Tras un peregrinar por distintos inmuebles alquilados, finalmente en 2002 acordaron con el gobierno capitalino el levantamiento, en la nueva plaza, del gran edificio de 50 mil metros de construcción, que recibe a los visitantes en un gigantesco vestíbulo, decorado con un mural de Rufino Tamayo, que se trasladó de la antigua torre. El inmueble aloja a dos mil personas que ahí laboran en diversos oficios y profesiones, lo que lo convierte en una pequeña ciudad, con todos los servicios.

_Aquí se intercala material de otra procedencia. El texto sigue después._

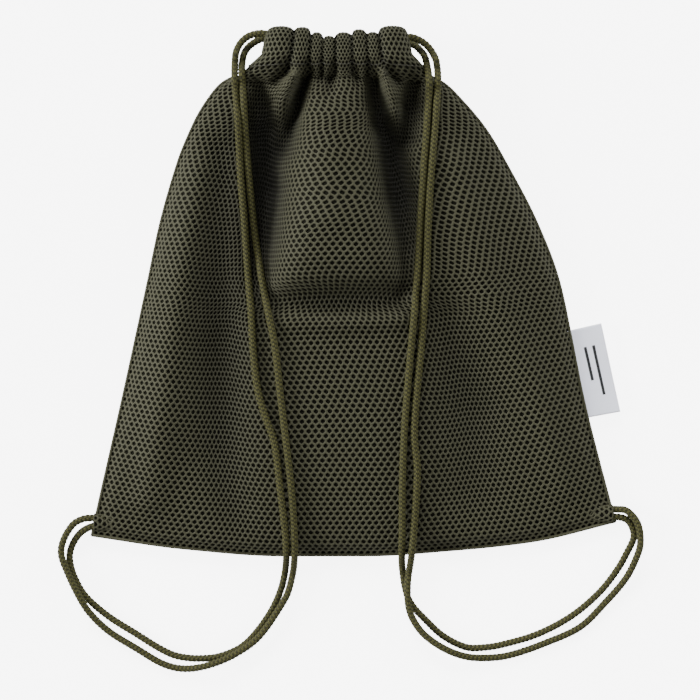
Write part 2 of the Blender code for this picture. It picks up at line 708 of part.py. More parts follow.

En los distintos pisos se encuentran desde la lujosa oficina de la canciller, hasta las cocinas que pueden servir hasta mil comidas en una sentada, pasando por las salas de conferencias, salones para reuniones, el salón del protocolo, con su hermosa mesa de laca michoacana; un comedor enorme con terraza, cinco comedores, oficinas y varias cocinas con frigoríficos, almacenes, cuarto de lavado, cámara de verduras, frutas y lácteos, y demás parafernalia que se requiere para que 65 gentes preparen y sirvan cotidianamente el desayuno a 400 personas, y la comida a mil 400, repartidas en el comedor operativo, que atiende a 800, el de mandos medios y el de superiores. Las dimensiones del equipo evocan a Gulliver: la marmita para sopa para 500 comensales, los sartenes gigantes para cocinar 25 kilos de arroz y todo lo demás por el estilo.

La vista desde las terrazas de los pisos superiores, permite apreciar el contraste de las construcciones antiguas con las del México moderno: torres y cúpulas de viejos templos barrocos, palacios decimonónicos y los edificios de metal, vidrio, acrílico y concreto de nuestro tiempo, no todos motivo de orgullo, ya que como hemos comentado, buena parte de ellos no han resistido bien el paso del tiempo y se ven “fané y descangallados”, como la Torre Latinoamericana, a la que le urge una remozada.

Los salones y oficinas están decorados con excelentes obras de arte de pintores mexicanos: Diego Rivera, Dr. Atl, José María Velasco, Julio Ruelas, Fernando García Ponce, Carlos Mérida, quien aunque es guatemalteco, desarrolló su obra en nuestro país; Manuel Felguérez, Francisco Zuñiga, Raúl Anguiano y muchos más, lo que convierte a la dependencia en una gran galería de arte. Desgraciadamente, no obstante ser un edificio que se supone es público, no se puede visitar ni siquiera el vestíbulo, a menos que cuente con una palanca que le haga un recorrido.

El otro edificio que embellece la plaza, también del arquitecto Legorreta, lo ocupa el Tribunal Superior de Justicia, que ya tendrá su crónica, pero hoy vamos a dar una caminada por la avenida Juárez, para visitar la Plaza de las Esculturas, que ocupa un espacio en la amplia banqueta, bajando un pequeño desnivel, en donde lucen unas buenas esculturas decimonónicas: Ariadna abandonada, de Federico Lucano; Un pescador, de Agustín Franco; Issac, de Epitacio Calvo, y Flor de fango, de Enrique Guerra.

A la vuelta, en la calle de Dolores, se encuentra el barrio chino, al que le han dado una buena remozada y ahora el tramo de la vía que se hizo peatonal se adornó con jardineras, en donde los tradicionales restaurantes de hace años, muchos renovados, sirven sus especialidades en mesitas en la calle y las tiendas muestran en sus flamantes aparadores la colorida y diversa mercancía: cerámica, tés, faroles, budas, palillos, platones, atuendos, ingredientes para la cocina oriental, en la que no puede faltar la salsa de soya. Y ya estando aquí no estaría mal un chop suey con arroz al vapor y unos crujientes rollitos primavera, en el Shangai.